While the malicious activity was detected, the duration between the first unauthorized use and detection is unknown. Token usage monitoring should flag:

  • Access from unexpected IP ranges
  • Unusual access patterns (time of day, frequency)
  • Repository access that doesn't match the token's normal scope

What the Relevant Standards Require

ISO/IEC 27001:2022

Control 5.17 (Authentication information) mandates managing the allocation and lifecycle of authentication information, including tokens. This involves:

  • Maintaining an inventory of all authentication credentials
  • Defining and enforcing lifecycle policies (rotation, expiration)
  • Revoking credentials when no longer needed

Grafana's gap: The token inventory was incomplete, so lifecycle management couldn't apply to all tokens.

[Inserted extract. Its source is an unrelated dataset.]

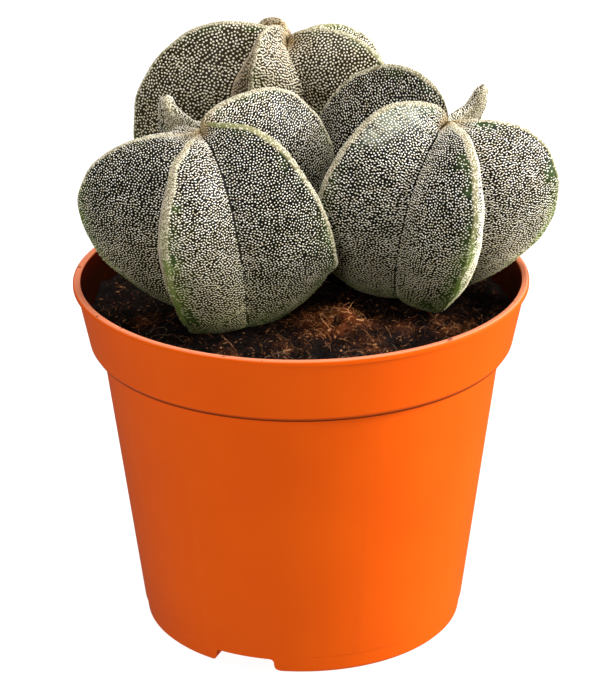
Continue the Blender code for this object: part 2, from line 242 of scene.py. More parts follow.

Control 8.9 (Configuration management) involves tracking system configurations, including CI/CD pipeline components. Your token registry should be treated as configuration data—versioned, reviewed, and audited.

NIST 800-53 Rev 5

IA-5 (Authenticator Management) requires managing authenticators (including tokens) throughout their lifecycle. Specific controls include:

  • IA-5(1): Password-based authentication (applies to token secrets)
  • IA-5(7): No embedded unencrypted static authenticators

The unrotated GitHub token violated the spirit of IA-5 by remaining valid indefinitely without review.

AU-6 (Audit Review, Analysis, and Reporting) requires reviewing logs for inappropriate or unusual activity. GitHub provides audit logs for token usage. If you're not ingesting these into your SIEM and alerting on anomalies, you're missing critical insights.

SOC 2 Type II (CC6.1)

The Common Criteria CC6.1 requires logical and physical access controls, including:

  • Restricting access to authorized users
  • Removing access when no longer needed
  • Reviewing access rights periodically

An unrotated token after a known supply-chain compromise represents a failure to remove access when the trust boundary changed. The TanStack incident should have triggered a comprehensive access review, not just a partial token rotation.

Lessons and Action Items for Your Team

Build a Complete Token Inventory

Start with automated discovery. For GitHub specifically:

  • Use the GitHub API to enumerate all personal access tokens, OAuth tokens, and GitHub App installations across your organization
  • Scan your repositories for GitHub Actions workflows that use GITHUB_TOKEN or custom secrets
  • Document which services and workflows use each token and why

Don't rely on tribal knowledge. If a developer leaves and takes their mental map of token usage with them, you're vulnerable.

Implement Automated Token Rotation

For GitHub workflow tokens:

  • Use GitHub Apps instead of personal access tokens when possible (better scoping, automatic expiration)
  • Set maximum lifetimes on all tokens (30-90 days depending on risk)
  • Build rotation into your CI/CD pipeline—treat token refresh as a deployment task, not a manual chore

For other CI/CD tokens (Jenkins, GitLab, CircleCI):

  • Use secret management tools (HashiCorp Vault, AWS Secrets Manager) that support automatic rotation
  • Implement just-in-time token provisioning where possible—generate short-lived tokens for specific jobs rather than maintaining long-lived credentials

Monitor Token Usage

Ingest GitHub audit logs into your SIEM and create alerts for:

  • Token usage from unexpected geographic locations
  • Access to repositories outside the token's normal scope
  • High-volume API calls that could indicate data exfiltration
  • Token usage during off-hours (if your team doesn't work 24/7)

Set a baseline for normal token behavior and alert on deviations. This won't prevent a breach, but it will shrink the detection window.

Define Supply-Chain Incident Response Procedures

When you discover a compromised dependency:

  1. Assume all credentials accessible to that dependency are compromised
  2. Rotate all tokens that could have been exposed—not just the obvious ones
  3. Review access logs for the window between compromise and detection
  4. Treat it as a full incident, not just a "dependency update"

Grafana deployed an incident response plan quickly, which limited the damage. But the plan should have included a comprehensive token audit as step one.

Test Your Token Rotation Process

Run a tabletop exercise: "We just discovered a supply-chain compromise. Walk me through every token we need to rotate in the next four hours."

If your team can't produce a complete list, your token inventory is incomplete. If rotation takes longer than a few hours, your process needs automation.

The Grafana breach happened because one token slipped through the cracks during emergency rotation. Don't wait for an emergency to discover your cracks.